Even if the Chinese nuclear arsenal may seem smaller than the US and Russian pockets, China’s increase in production of nuclear weapons is an account that requires close monitoring due to its disorderly expansion in recent decades. Multiple reports have detailed how Chinese military power is on the path of quadrupling its nuclear forces by 2030. This is also evident in the number of Chinese warheads that have increased by a staggering 21 percent between 2012 and 2019.

In its Defense White Paper from 2006, China resolutely asserted its ‘Self Defense Nuclear strategy,’ proclaiming an assured retaliatory measure leading to inflicting unacceptable damage to the attacker. However, Beijing’s nuclear stand over the years has only deteriorated towards a far more hawkish view of the global world. In 2013, their Defense White Paper excluded mentions of a lifelong nuclear principle of ‘No First Use policy.’ This led many scholars to conclude that China was perhaps on its path to shedding an instrumental principle that had ensured peace and stability in the region and the world for decades. Since then, China has been on a war footing to diversify and modernize its nuclear-armed forces. It is on the verge of attaining the nuclear triad status, defined as all three military forces consisting of land-launchable nuclear missiles, nuclear missile-armed submarines, strategic fighter jets, and aircrafts powered with nuclear warheads. Though the country currently possesses nuclear capabilities through all three forces, it still requires a strategic bomber aircraft to fully enter the service. This has invariably led China to signal its low priority toward the air component within the modernization plans. However, this has historically remained in tune with the Chinese military and nuclear precedents of focusing upon land-based intercontinental ballistic missiles first than the others. A prominent example of this was the induction of the DF-41, a road and rail mobile intercontinental ballistic missile (ICBM) that is believed to be of greater operational range than any missile in the world. Deviance from such a strategy was only visible in 2015 when Beijing made significant advancements to its maritime component of nuclear warheads with the solidification of the PLA Navy by introducing the Julang-2 (JL-2), a second-generation intercontinental-range submarine-launched ballistic missile (SLBM).
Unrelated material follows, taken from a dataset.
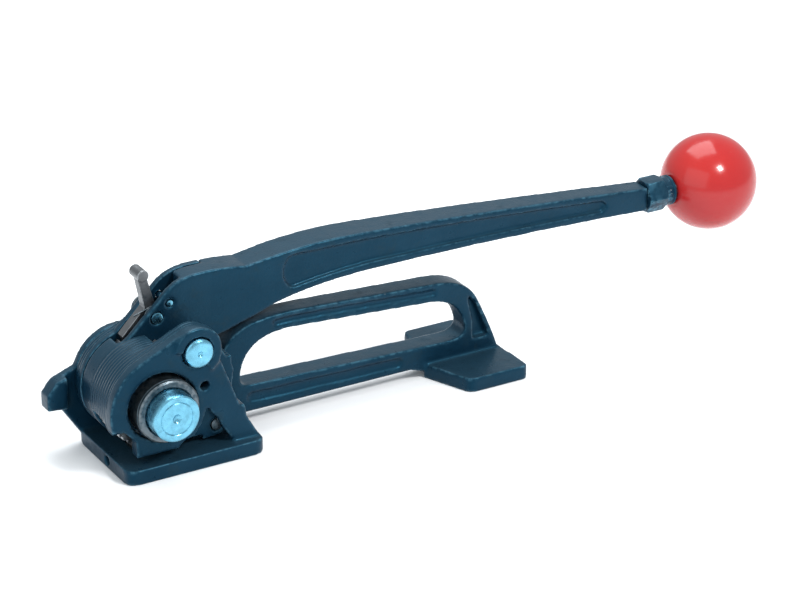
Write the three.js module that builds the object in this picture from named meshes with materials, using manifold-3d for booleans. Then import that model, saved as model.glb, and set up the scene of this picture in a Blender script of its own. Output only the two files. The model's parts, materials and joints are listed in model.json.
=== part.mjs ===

In conclusion, Chinese intentions to expand its nuclear and militaristic power are not a distant event that can be tackled later. Such acts require immediately thought-out foreign policy objectives, which can also lead to regional cooperation amongst members who find themselves at the forefront of such intimidating tactics. These nuclear modernization techniques are perhaps as emergent as the Chinese methods of wolf-warrior portrayals that are on a path of wreaking havoc in and around its neighborhood. If China doubles its arsenal by 2029 as predicted, in the coming years, the People’s Liberation Army will field as many as 24 DF-41’s with a staggering 144 warheads leading to many consequential security threats to the region. China’s actions in the South-China Sea, Taiwan, and its boundaries with India have made it clear that the leadership is willing to provoke skirmishes and clashes in and around the area of contention. Moreover, given Chinese reoccurring behavior, it would be wise to state that as much as the Chinese nuclear capabilities and weapons increase and improve, Beijing will attempt to adopt an offensive nuclear posture. Thus, the region which is witnessing such threatening nuclear augmentations must come together to tackle such challenges that China, as a nuclear state, wishes to pose in front of other peaceful countries of the continent and the world.